### WHAT IS EXPECTED
Give the entries again exactly, every one of them.
--- Start of PROVIDED INFORMATION ---
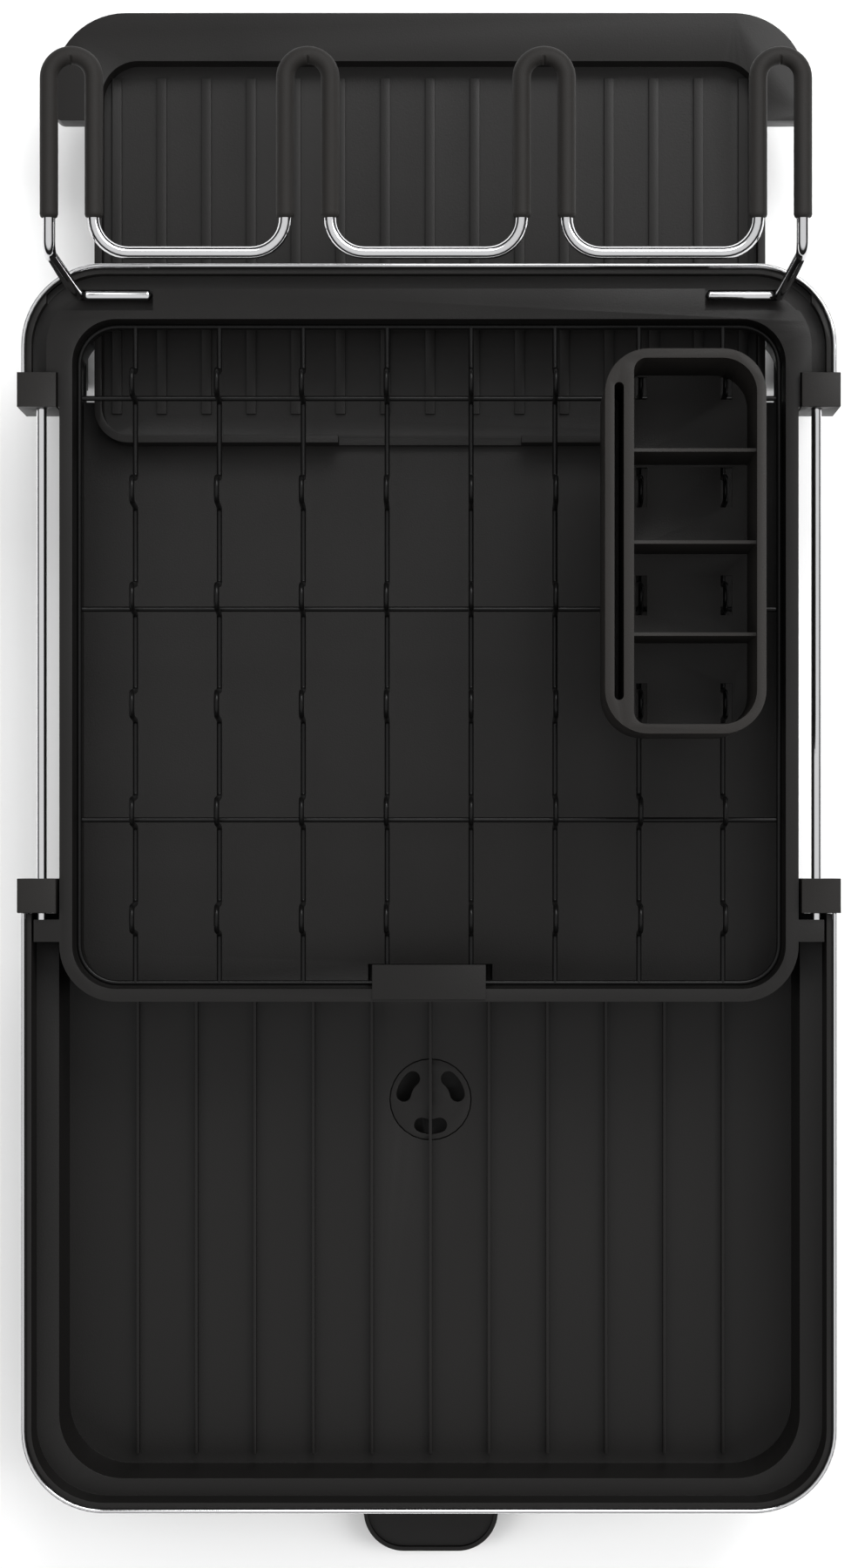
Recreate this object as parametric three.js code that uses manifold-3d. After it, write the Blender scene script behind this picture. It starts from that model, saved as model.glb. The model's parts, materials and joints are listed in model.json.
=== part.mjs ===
// Extending dish drying rack: a rear tub with its wire rack, a front tray that slides on two rods,
// a drip tray and wire hooks for cups behind, a cutlery holder, and a swivelling drain spout.
// Millimetres, +X right, +Y towards the cup hooks, +Z up, standing on z = 0.
import * as THREE from "three";
import { mergeVertices } from "three/addons/utils/BufferGeometryUtils.js";
import Module from "manifold-3d";

const wasm = await Module();
wasm.setup();

// ---- Driving dimensions -------------------------------------------------------------------------
const gap = 0.3; // between pieces that touch
const slidingGap = 1.0; // round pieces that slide past each other
const bandHalfWidth = 165; // overall half width, over the steel bands
const bandThickness = 1.0;
const bandHeight = 30;
const bandCornerRadius = 33;
const rimHeight = 84; // top of the steel bands
const rearEdge = 246; // rear face of the rear band
const frontEdge = -260; // front face of the front band
const plasticWall = 2.4;
const rimDrop = 2; // moulded rims stop this far under the top of a band
const gutterWidth = 6;
const gutterDrop = 6;

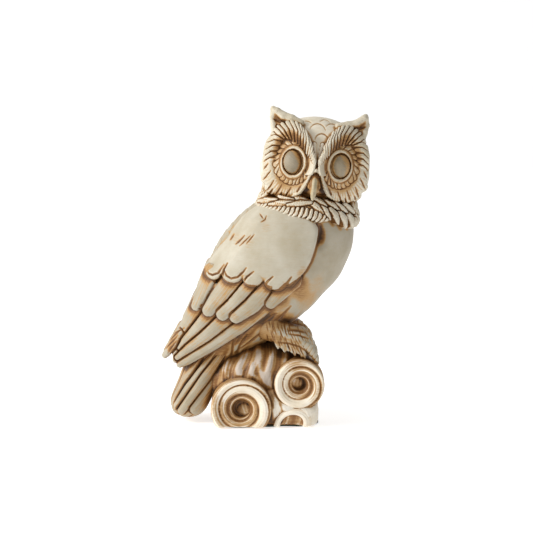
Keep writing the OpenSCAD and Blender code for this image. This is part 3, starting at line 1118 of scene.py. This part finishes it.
def beak_work(co, no):
    u, w, v = face(co.T)
    r = Relief(u, v)
    r.h = 0.6 * hump(u + 0.5 - 0.03 * v, 1.1) * ramp(-w, 38, 42)
    r.strokes([[(-2.4, -8), (-3.4, -14), (-3, -19)], [(1.8, -8), (2.8, -13), (1.8, -18)]], 0.5, 0.4, 0.6)
    # Painted shade on the bill's sides, away from its ridge, and a darker tone towards its root.
    r.wash_and_shade = 1.0 * ramp(np.abs(u + 0.9), 0.8, 3.6) + 0.9 * ramp(v, -13, -8)
    # A dark line at the root, and painted shade on the faces that turn away from the front.
    r.ink = np.maximum(r.ink, 0.8 * ramp(v, -10.5, -8.5) + ramp(no[:, 1], -0.35, 0.0) * 0.6)
    return r


# ---- the ruff ----

RUFF_ROUND = 38  # radius of the ring that the ruff's flat pattern is rolled round


def ruff_flat(p):
    """Flat coordinates of the ruff: round it from the front of the face, and up."""
    u, w, v = face(p)
    return RUFF_ROUND * np.arctan2(u + 3.5, -(w - 1)) - 3.5, v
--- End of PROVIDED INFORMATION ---
### EXERCISE SOLUTION
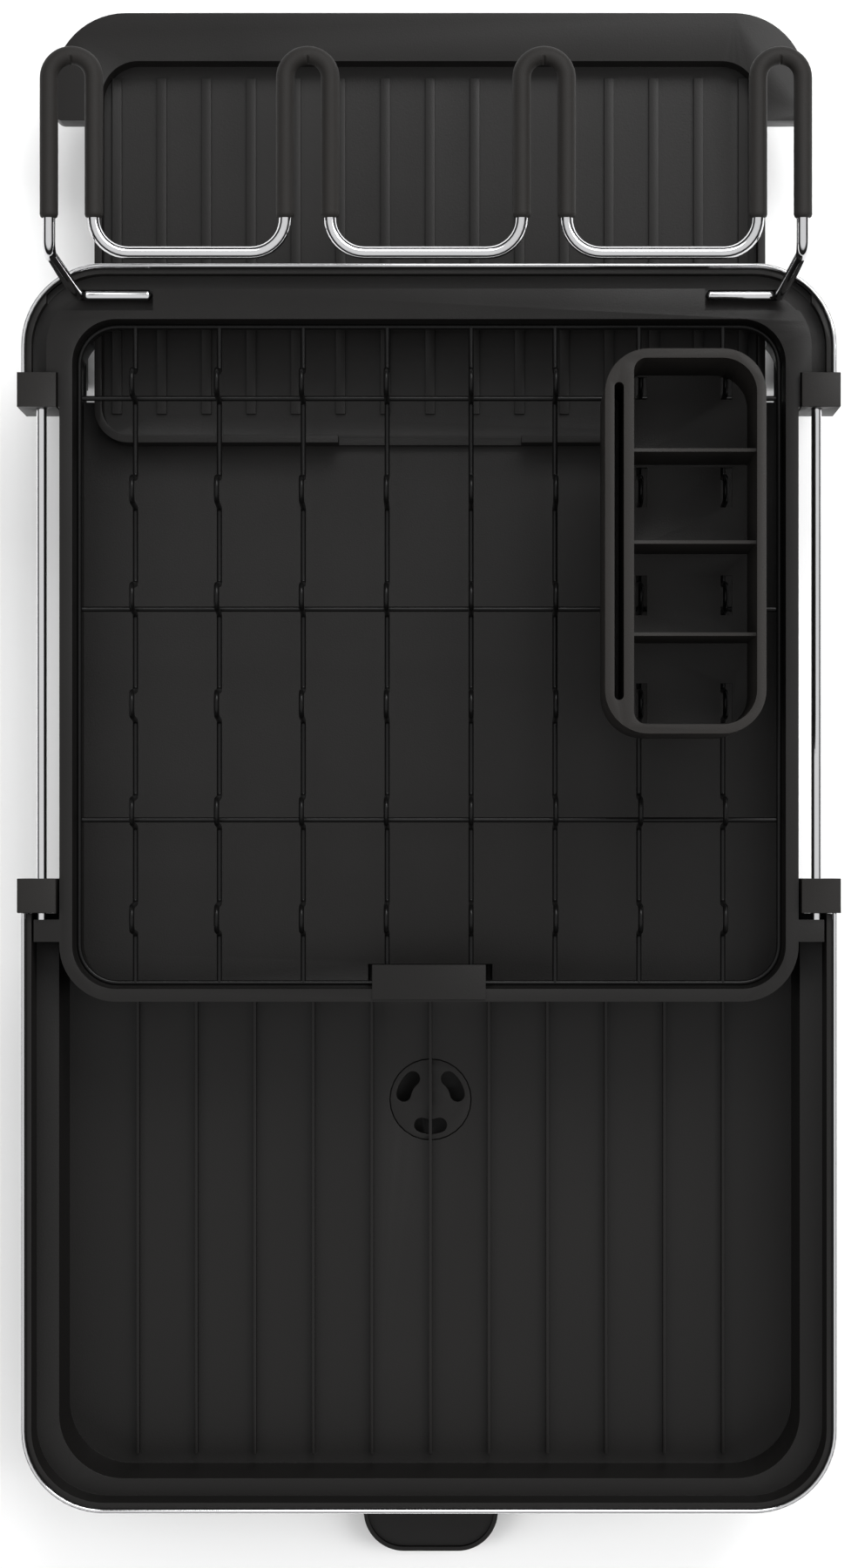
Recreate this object as parametric three.js code that uses manifold-3d. After it, write the Blender scene script behind this picture. It starts from that model, saved as model.glb. The model's parts, materials and joints are listed in model.json.
=== part.mjs ===
// Extending dish drying rack: a rear tub with its wire rack, a front tray that slides on two rods,
// a drip tray and wire hooks for cups behind, a cutlery holder, and a swivelling drain spout.
// Millimetres, +X right, +Y towards the cup hooks, +Z up, standing on z = 0.
import * as THREE from "three";
import { mergeVertices } from "three/addons/utils/BufferGeometryUtils.js";
import Module from "manifold-3d";

const wasm = await Module();
wasm.setup();

// ---- Driving dimensions -------------------------------------------------------------------------
const gap = 0.3; // between pieces that touch
const slidingGap = 1.0; // round pieces that slide past each other
const bandHalfWidth = 165; // overall half width, over the steel bands
const bandThickness = 1.0;
const bandHeight = 30;
const bandCornerRadius = 33;
const rimHeight = 84; // top of the steel bands
const rearEdge = 246; // rear face of the rear band
const frontEdge = -260; // front face of the front band
const plasticWall = 2.4;
const rimDrop = 2; // moulded rims stop this far under the top of a band
const gutterWidth = 6;
const gutterDrop = 6;

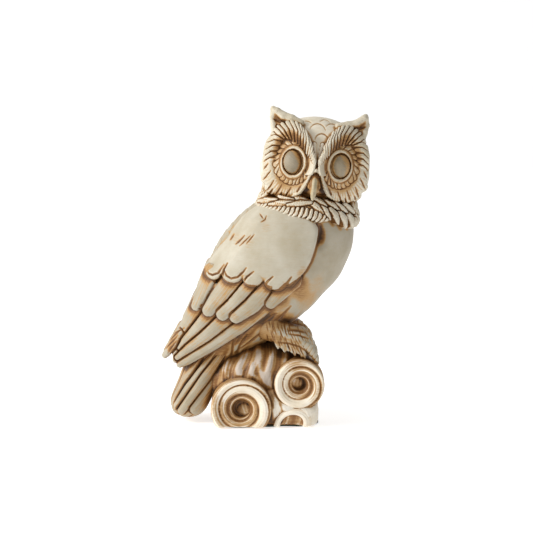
Keep writing the OpenSCAD and Blender code for this image. This is part 3, starting at line 1118 of scene.py. This part finishes it.
def beak_work(co, no):
    u, w, v = face(co.T)
    r = Relief(u, v)
    r.h = 0.6 * hump(u + 0.5 - 0.03 * v, 1.1) * ramp(-w, 38, 42)
    r.strokes([[(-2.4, -8), (-3.4, -14), (-3, -19)], [(1.8, -8), (2.8, -13), (1.8, -18)]], 0.5, 0.4, 0.6)
    # Painted shade on the bill's sides, away from its ridge, and a darker tone towards its root.
    r.wash_and_shade = 1.0 * ramp(np.abs(u + 0.9), 0.8, 3.6) + 0.9 * ramp(v, -13, -8)
    # A dark line at the root, and painted shade on the faces that turn away from the front.
    r.ink = np.maximum(r.ink, 0.8 * ramp(v, -10.5, -8.5) + ramp(no[:, 1], -0.35, 0.0) * 0.6)
    return r


# ---- the ruff ----

RUFF_ROUND = 38  # radius of the ring that the ruff's flat pattern is rolled round


def ruff_flat(p):
    """Flat coordinates of the ruff: round it from the front of the face, and up."""
    u, w, v = face(p)
    return RUFF_ROUND * np.arctan2(u + 3.5, -(w - 1)) - 3.5, v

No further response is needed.